In New Zealand, tribal association is not an official designation; there are over 40 recognized iwi in New Zealand. Within the iwi exist smaller regional communities called hapu. These communities were originally groups that owned land within the tribe. Today, each hapu seldom owns more land than a marae reserve. For this reason, the hapu generally has more significance for rural populations; city-dwellers generally tend to identify less with their hapu.
The marae are sacred grounds around a Maori whare tupuna (ancestral meeting house) and the site of the powhiri (formal welcome), receiving visitors into the community. The ceremony consists of four basic components. Upon arriving at the marae, a warrior from the village will greet visitors with a haka, an elaborate set of body movements and a tongue-protruding facial gesture (it’s exceedingly uncouth to return such a gesture). The wero (challenge) ends when a teka (peace offering) is offered and accepted. After this step, a female elder will issue the karanga, a chant of welcome and mourning for the visitors’ great ancestors. As your group crosses the marae, pause and bow in respect for the ancestors of the tribe before congregating in front of the whare.
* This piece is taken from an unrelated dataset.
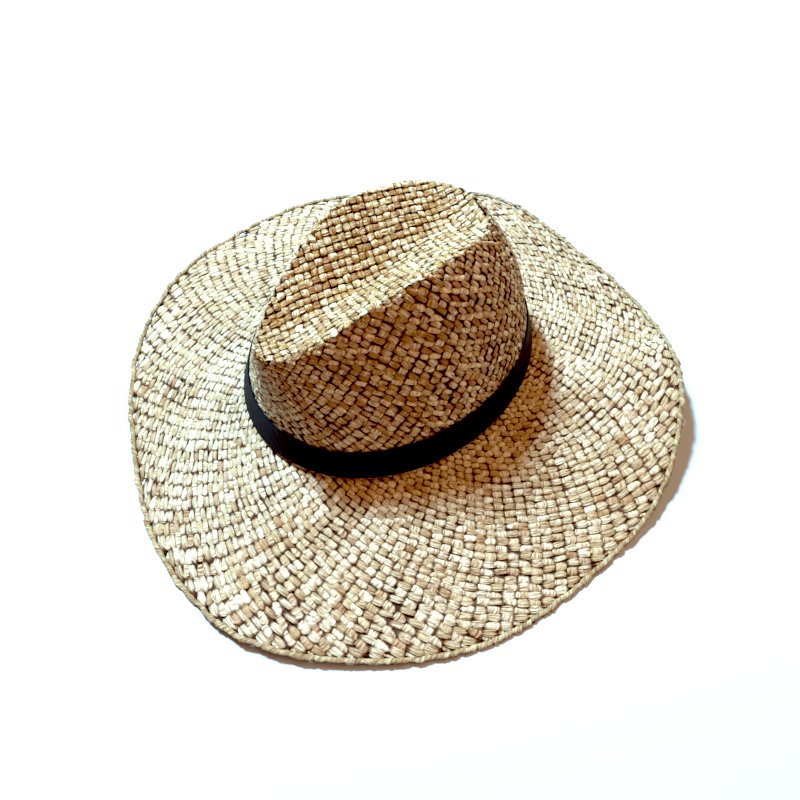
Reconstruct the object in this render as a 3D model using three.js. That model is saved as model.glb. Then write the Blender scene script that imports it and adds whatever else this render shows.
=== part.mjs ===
// Woven straw hat: a tall crown with a long centre crease, a wide wavy brim,
// a rolled edge and a black ribbon round the foot of the crown.
// Millimetres, +Z up. The front of the hat faces -Y, its wearer's left is +X.
// The origin lies on the surface that the brim rests on, under the middle of the hat.

import * as THREE from 'three';

// Straw sheet and rolled edge
const STRAW_WALL = 2.2;
const ROLL_HALF_WIDTH = 2.2;
const ROLL_HALF_HEIGHT = 1.8;
const ROLL_SIDES = 8;
const SEAT_GAP = 0.3;

// Foot of the crown, an oval at the height where the wall turns up out of the brim
const FOOT_HEIGHT = 40;
const FOOT_HALF_LENGTH = 105.3;
const FOOT_HALF_WIDTH = 85.8;
const FOOT_FOLD = 1.5;

// Middle of the foot, seen from above, with the origin under the middle of the whole hat
const FOOT_PLACE = { x: -1.8, y: -1.3 };

// Ribbon: the wall leans in behind it by the same amount all the way round
const BAND_HEIGHT = 24;
const BAND_THICKNESS = 1;
const BAND_LEAN = 6.8;

// Ridge of the crown, seen from above, runs between these two places on the centre line
const RIDGE_FRONT = -97.5;
const RIDGE_BACK = 66;
const CREASE_SHARE = 0.86;

// How the brim droops from the foot to its edge: 1 is a straight slope
const BRIM_DROOP = 1.15;

// The brim's edge, one row for each direction, counted from +X towards the back.
// reach: distance of the outline from the middle of the foot; height: middle of the roll.
const BRIM_SECTIONS = [
  { direction: 0, reach: 190.5, height: 0.5 },
  { direction: 22.5, reach: 199.5, height: 10.5 },
  { direction: 45, reach: 201, height: 30 },
  { direction: 67.5, reach: 200, height: 12 },
  { direction: 90, reach: 199.5, height: 1.5 },
  { direction: 112.5, reach: 205.5, height: 5 },
  { direction: 135, reach: 196.5, height: 0 },
  { direction: 157.5, reach: 192.5, height: 4 },
  { direction: 180, reach: 187.5, height: 9.5 },
  { direction: 202.5, reach: 186, height: 18.5 },
  { direction: 225, reach: 187.5, height: 11 },
  { direction: 247.5, reach: 186, height: 4 },
  { direction: 270, reach: 196, height: -2.5 },
  { direction: 292.5, reach: 203, height: 6.5 },
  { direction: 315, reach: 196.5, height: 5 },
  { direction: 337.5, reach: 193.5, height: 1.5 },
];

// The crown, one row for each section from the front of the hat to the back.
// half_width: from the centre line to the ridge; ridge: its height above the foot;
// crease: how deep the centre crease lies below the ridge;
// bulge: how far the wall swells past a straight line, as a share of its lean.
const CROWN_SECTIONS = [
  { half_width: 0, ridge: 94, crease: 2, bulge: 0.15 },
  { half_width: 13, ridge: 93, crease: 2.5, bulge: 0.02 },
  { half_width: 26, ridge: 109, crease: 16.5, bulge: 0.05 },
  { half_width: 35.5, ridge: 123, crease: 31, bulge: 0.12 },
  { half_width: 33.5, ridge: 118, crease: 21, bulge: 0.16 },
  { half_width: 24.5, ridge: 109, crease: 12, bulge: 0.18 },
  { half_width: 0, ridge: 107.5, crease: 8.5, bulge: 0.2 },
];

// Steps round the hat, a multiple of four so that left and right mirror each other
const TURN_STEPS = 64;

// Rows from the brim's edge to its root, as shares of the brim's width
const BRIM_ROWS = [1, 0.86, 0.72, 0.58, 0.44, 0.3, 0.17, 0.06];
// Rows up the wall from the ribbon's top to just under the ridge, as shares of the height
const WALL_ROWS = [0.2, 0.4, 0.6, 0.8, 0.94];
// Rows from the ridge down into the crease, as shares of the way
const CREASE_ROWS = [0.1, 0.3, 0.55, 0.8];

const TAU = 2 * Math.PI;

// Smooth closed curve through equally spaced values, at a share of the full turn
function around(values, share) {
  const count = values.length;
  const place = ((share % 1) + 1) % 1 * count;
  const index = Math.floor(place);
  const t = place - index;
  const at = (step) => values[(index + step + count) % count];
  const [a, b, c, d] = [at(-1), at(0), at(1), at(2)];
  const slope = c - a;
  const square = 2 * a - 5 * b + 4 * c - d;
  const cube = 3 * b - a - 3 * c + d;
  return 0.5 * (2 * b + slope * t + square * t * t + cube * t * t * t);
}

// The value of a brim column in a direction given in radians from +X
function brimValue(column, angle) {
  return around(BRIM_SECTIONS.map((row) => row[column]), angle / TAU);
}

// The value of a crown column: rows run front to back on one side and return on the other,
// where a half width changes its sign
function crownValue(column, angle) {
  const side = CROWN_SECTIONS.map((row) => row[column]);
  const sign = column === 'half_width' ? -1 : 1;
  const back = side.slice(1, -1).reverse().map((value) => sign * value);
  return around([...side, ...back], angle / TAU + 0.25);
}

// Radius of the foot's oval in a direction
function footRadius(angle) {
  return 1 / Math.hypot(Math.cos(angle) / FOOT_HALF_WIDTH, Math.sin(angle) / FOOT_HALF_LENGTH);
}

// A point at a radius, a direction and a height
function polar(radius, angle, height) {
  return new THREE.Vector3(radius * Math.cos(angle), radius * Math.sin(angle), height);
}

// Middle of the rolled edge; where the brim touches the surface it is pressed flat on it
function rollCentre(angle) {
  const height = Math.max(ROLL_HALF_HEIGHT, brimValue('height', angle));
  return { radius: brimValue('reach', angle) - ROLL_HALF_WIDTH, height };
}

// Guide points from the brim's edge over the wall and the ridge into the crease
function guidePoints(angle) {
  const foot = footRadius(angle);
  const roll = rollCentre(angle);
  const rim = roll.radius - ROLL_HALF_WIDTH - SEAT_GAP;
  const rimTop = roll.height + STRAW_WALL / 2;
  const points = BRIM_ROWS.map((share) => {
    const height = FOOT_HEIGHT + (rimTop - FOOT_HEIGHT) * share ** BRIM_DROOP;
    return polar(foot + (rim - foot) * share, angle, height);
  });

  const lean = BAND_LEAN / BAND_HEIGHT;
  points.push(polar(foot + FOOT_FOLD, angle, FOOT_HEIGHT));
  for (const rise of [0, FOOT_FOLD, BAND_HEIGHT / 2, BAND_HEIGHT + FOOT_FOLD]) {
    points.push(polar(foot - rise * lean, angle, FOOT_HEIGHT + rise));
  }

  const bandTop = points[points.length - 1];
  const ridgeMiddle = (RIDGE_FRONT + RIDGE_BACK) / 2;
  const ridgeReach = (RIDGE_BACK - RIDGE_FRONT) / 2;
  const ridge = new THREE.Vector3(
    crownValue('half_width', angle),
    ridgeMiddle + ridgeReach * Math.sin(angle),
    FOOT_HEIGHT + crownValue('ridge', angle),
  );
  const bulge = crownValue('bulge', angle);
  for (const share of WALL_ROWS) {
    const inset = share - 4 * bulge * share * (1 - share);
    const point = bandTop.clone().lerp(ridge, inset);
    point.z = bandTop.z + (ridge.z - bandTop.z) * share;
    points.push(point);
  }
  points.push(ridge);

  const crease = new THREE.Vector3(
    0,
    ridgeMiddle + CREASE_SHARE * ridgeReach * Math.sin(angle),
    ridge.z - crownValue('crease', angle),
  );
  for (const share of CREASE_ROWS) {
    points.push(ridge.clone().lerp(crease, share));
  }
  points.push(crease);
  return points;
}

// Rounds a row of guide points: each moves a sixth of the way to both neighbours
function rounded(points) {
  const last = points.length - 1;
  return points.map((point, index) => {
    if (index === 0) return point.clone();
    const before = points[index - 1];
    const after = index < last ? points[index + 1] : before.clone().setX(-before.x);
    return point.clone().multiplyScalar(4).add(before).add(after).divideScalar(6);
  });
}

// The closed geometry of a list of points and of the triangles between them
function closedGeometry(points, triangles) {
  const geometry = new THREE.BufferGeometry();
  geometry.setAttribute('position', new THREE.BufferAttribute(
    new Float32Array(points.flatMap((point) => point.toArray())), 3));
  geometry.setIndex(triangles);
  geometry.computeVertexNormals();
  return geometry;
}

// Two triangles for each cell of a strip between two rows of corner numbers
function strip(rowA, rowB) {
  return rowA.flatMap((corner, step) => {
    const next = (step + 1) % rowA.length;
    return [corner, rowA[next], rowB[next], corner, rowB[next], rowB[step]];
  });
}

// The outer face of the straw as rows of points round the hat, and its normals.
// The last row is the bottom of the crease, where left and right share their points.
function outerFace() {
  const profiles = Array.from({ length: TURN_STEPS }, (_, step) =>
    rounded(guidePoints(step / TURN_STEPS * TAU)));
  const rowCount = profiles[0].length;
  const points = [];
  const rows = [];
  for (let row = 0; row < rowCount; row += 1) {
    const corners = [];
    for (let step = 0; step < TURN_STEPS; step += 1) {
      const mirror = (TURN_STEPS * 3 / 2 - step) % TURN_STEPS;
      if (row === rowCount - 1 && mirror < step) {
        corners.push(corners[mirror]);
      } else {
        corners.push(points.length);
        points.push(profiles[step][row]);
      }
    }
    rows.push(corners);
  }
  const triangles = rows.slice(1).flatMap((corners, row) => strip(rows[row], corners));
  const sheet = closedGeometry(points, triangles);
  const normal = sheet.getAttribute('normal');
  const normals = points.map((_, index) => new THREE.Vector3().fromBufferAttribute(normal, index));
  return { points, normals, rows, triangles };
}

// Crown and brim in one piece: the outer face, an inner face one wall behind it
// and the narrow edge between them
function strawBody(face) {
  const inner = face.points.map((point, index) =>
    point.clone().addScaledVector(face.normals[index], -STRAW_WALL));
  const shift = face.points.length;
  const innerTriangles = [];
  for (let index = 0; index < face.triangles.length; index += 3) {
    const [a, b, c] = face.triangles.slice(index, index + 3);
    innerTriangles.push(shift + a, shift + c, shift + b);
  }
  const rim = face.rows[0];
  const edge = strip(rim.map((corner) => corner + shift), rim);
  return closedGeometry([...face.points, ...inner], [...face.triangles, ...edge, ...innerTriangles]);
}

// A closed ring from loops of points, each loop running once round the hat
function ring(loops) {
  const points = loops.flat();
  const rows = loops.map((loop, index) => loop.map((_, step) => index * loop.length + step));
  const triangles = rows.flatMap((row, index) => strip(row, rows[(index + 1) % rows.length]));
  return closedGeometry(points, triangles);
}

// The strand ends turned over and bound: a flat-bottomed roll along the brim's edge
function brimEdge() {
  const loops = Array.from({ length: ROLL_SIDES }, (_, side) => {
    const turn = (side + 0.5) / ROLL_SIDES * TAU;
    const stretch = 1 / Math.cos(Math.PI / ROLL_SIDES);
    return Array.from({ length: TURN_STEPS }, (_, step) => {
      const angle = step / TURN_STEPS * TAU;
      const roll = rollCentre(angle);
      const radius = roll.radius + ROLL_HALF_WIDTH * Math.cos(turn);
      return polar(radius, angle, roll.height + ROLL_HALF_HEIGHT * stretch * Math.sin(turn));
    });
  });
  return ring(loops);
}

// The ribbon: a loop that lies round the leaning wall between the foot and its top edge
function hatBand(face) {
  const first = BRIM_ROWS.length + 2;
  const bandRows = face.rows.slice(first, first + 3);
  const lifted = (corners, lift) => corners.map((corner) =>
    face.points[corner].clone().addScaledVector(face.normals[corner], lift));
  const outside = bandRows.map((corners) => lifted(corners, SEAT_GAP + BAND_THICKNESS));
  const inside = bandRows.map((corners) => lifted(corners, SEAT_GAP)).reverse();
  return ring([...outside, ...inside]);
}

function named(name, geometry, material) {
  const mesh = new THREE.Mesh(geometry, material);
  mesh.name = name;
  return mesh;
}

const straw = new THREE.MeshStandardMaterial({ color: 0xc9b78f, roughness: 0.75, metalness: 0 });
const boundStraw = new THREE.MeshStandardMaterial({ color: 0xb49a6c, roughness: 0.8, metalness: 0 });
const ribbon = new THREE.MeshStandardMaterial({ color: 0x0b0b0e, roughness: 0.6, metalness: 0 });

const face = outerFace();
const hat = new THREE.Group();
hat.position.set(FOOT_PLACE.x, FOOT_PLACE.y, 0);
hat.add(
  named('straw_body', strawBody(face), straw),
  named('brim_edge', brimEdge(), boundStraw),
  named('hat_band', hatBand(face), ribbon),
);

export default hat;
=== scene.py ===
import bpy
import numpy as np
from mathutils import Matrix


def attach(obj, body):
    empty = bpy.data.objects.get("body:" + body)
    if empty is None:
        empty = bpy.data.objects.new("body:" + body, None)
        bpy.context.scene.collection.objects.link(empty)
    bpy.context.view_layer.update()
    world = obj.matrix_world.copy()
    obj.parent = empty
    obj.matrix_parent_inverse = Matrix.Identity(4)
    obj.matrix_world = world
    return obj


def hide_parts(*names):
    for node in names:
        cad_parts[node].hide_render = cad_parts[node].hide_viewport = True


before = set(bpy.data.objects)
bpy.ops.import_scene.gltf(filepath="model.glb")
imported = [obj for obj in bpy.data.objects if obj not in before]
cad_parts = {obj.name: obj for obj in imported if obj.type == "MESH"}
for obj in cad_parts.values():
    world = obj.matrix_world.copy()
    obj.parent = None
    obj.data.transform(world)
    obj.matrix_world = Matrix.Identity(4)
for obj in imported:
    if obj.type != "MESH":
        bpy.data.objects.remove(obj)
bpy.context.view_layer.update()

# The woven brim. Raffia strips in two families run out from the crown to the rim, one winding each
# way, and pass over one and under one. They are plaited by hand while damp, so they dry in waves
# that hold the cloth's shape, and each strip keeps its own width, tone and split fibres.
MM = 0.001
# Sizes in mm, as in the solids. PLACE moves the crown's centre so that the whole hat is centred.
PLACE = np.array((-1.8, -1.3, 0.0))
ROLL_HALF_WIDTH, ROLL_HALF_HEIGHT, SEAT_GAP = 2.2, 1.8, 0.3
STRAW_WALL = 2.2
FOOT_HEIGHT, FOOT_HALF_WIDTH, FOOT_HALF_LENGTH, FOOT_FOLD = 40.0, 85.8, 105.3, 1.5
BAND_HEIGHT, BAND_LEAN = 24.0, 6.8
RIDGE_FRONT, RIDGE_BACK, CREASE_SHARE, BRIM_DROOP = -97.5, 66.0, 0.86, 1.15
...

In response to the chief’s whaikorero (speech of welcoming), the designated chief of your group will deliver a brief speech in return (preferably in Maori as well, but protocol varies). To seal the bond of friendship, both chiefs press (but do not rub) noses together in the traditional greeting known as the hongi.
After the hongi, the separate groups finally mingle and are called to dine in the whare kai. Shoes are not worn inside the whare kai, and pictures may not be permitted, depending on the tribe. After a karakia (prayer) is given, the hangi (dinner), is prepared - sweet potatoes, meat, and other goodies roasted in a pit of stones.